The U.S. Federal Reserve dashed expectations among some investors on Wednesday by taking no immediate new measures to revive the economy.
The Fed stopped short of offering new monetary stimulus, though it signaled more strongly that further bond buying could be in store to help a U.S. economic recovery that it said had lost momentum this year.
The ECB has already bought government bonds through its Securities Markets Programme (SMP), spending more than 210 billion euros on them so far. Re-employing the existing tool would avoid legal battles that any novel measures could face.

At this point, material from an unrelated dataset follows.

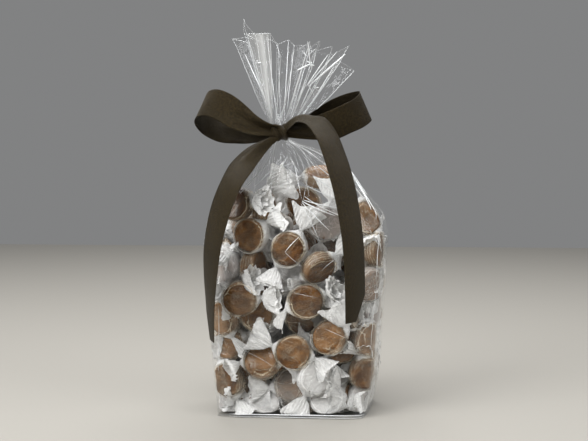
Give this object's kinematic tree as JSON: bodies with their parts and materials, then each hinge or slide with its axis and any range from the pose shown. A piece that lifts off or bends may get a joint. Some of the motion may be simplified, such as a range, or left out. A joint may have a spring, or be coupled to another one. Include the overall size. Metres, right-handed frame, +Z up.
{
  "type": "gift bag of wrapped caramel candy",
  "caption": "Clear flat-bottomed gift bag full of round soft caramels, each twist-wrapped in white waxed paper, with its neck tied by a ribbon bow under a fan of loose film.",
  "frame": {"origin": "middle of the flat base, on the surface the bag stands on", "axes": "+Z up through the neck, +X to the right along the wide side, -Y out of the front, where the bow is"},
  "size_m": [0.1674, 0.1159, 0.336],
  "materials": {
    "film": "clear glossy film with sharp creases",
    "ribbon": "dark olive-brown ribbed ribbon",
    "caramel": "smooth soft caramel",
    "wrapper": "translucent white waxed paper"
  },
  "bodies": {
    "root": {"bag": "film", "ribbon": "ribbon"}
  },
  "joints": []
}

While the SMP is widely viewed as having had very limited success, it is at least available immediately and could be used in a new form, combining it with the euro zone’s temporary EFSF and permanent ESM bailout funds.
The ECB could use the SMP to buy bonds once Spain makes a formal request for assistance and signs up to a reform programme with international monitoring.
A revival of ECB bond buys was seen as the most likely option in a Reuters poll of money-market traders.
“Based on Draghi’s comments a restart of SMP (or EFSF/ESM) buying appears the most likely response,” Danske Bank’s Allan von Mehren and Anders Moller Lumholtz said in a note.
Another option for a quick start, suggested by Goldman Sachs economist and former senior ECB official Huw Pill, would be for the ECB to let national central banks buy private-sector assets in targeted operations to ease credit availability.
ECB action is hamstrung by EU rules forbidding it from financing governments. The ECB issued a legal opinion in March 2011 ruling out perhaps the biggest gun, giving the ESM bailout fund rights to tap the ECB for funds to increase its firepower.
The ECB has to find a way to get any measures past Germany, the euro zone’s largest economy and its principal paymaster. The Bundesbank issues regular reminders of inflationary dangers stemming from non-standard measures such as bond purchases and the limits central banks face.
Former ECB chief economist Juergen Stark, a German who quit last year in opposition to bond-buying, kept up the pressure even as the ECB met, telling N-TV television: “The central bank is not a money printing machine to solve the problems of the real economy and the problems that some countries have.”
The dilemma for Europe is that too little action now could create bigger problems later. If borrowing costs don’t come down and Spain and Italy are forced to seek bailouts, the ESM’s 500 billion euro capacity would soon be exhausted, and it would need more funds.
The ECB lowered the main rate to a record low of 0.75 percent in July. A Reuters poll showed that economists expect another cut before the end of the year, but only seven out of 70 had expected it this month. The bank also kept its deposit rate, which acts as a floor to money markets, at zero.
News on Thursday of a bigger-than-expected fall in euro zone factory prices in June kept the ECB’s options open for a further rate cut later this year.
As the crisis has intensified, the euro has weakened in foreign exchange markets. It has fallen about 15 percent in the past year to trade around $1.23. On a trade-weighed basis it trades at nine-year lows.
The falling euro is good for European exports but is likely to delay the day when inflation falls below the ECB’s target of 2 percent. In July, it remained at 2.4 percent. It also assuages fears of deflation, a spectre that could otherwise have prompted the ECB to consider large-scale bond buying.
“To move into large-scale asset purchases from purely monetary stance motivation will take a while,” J.P. Morgan economist David Mackie said. “It’s certainly not going to happen … until we get into next year.”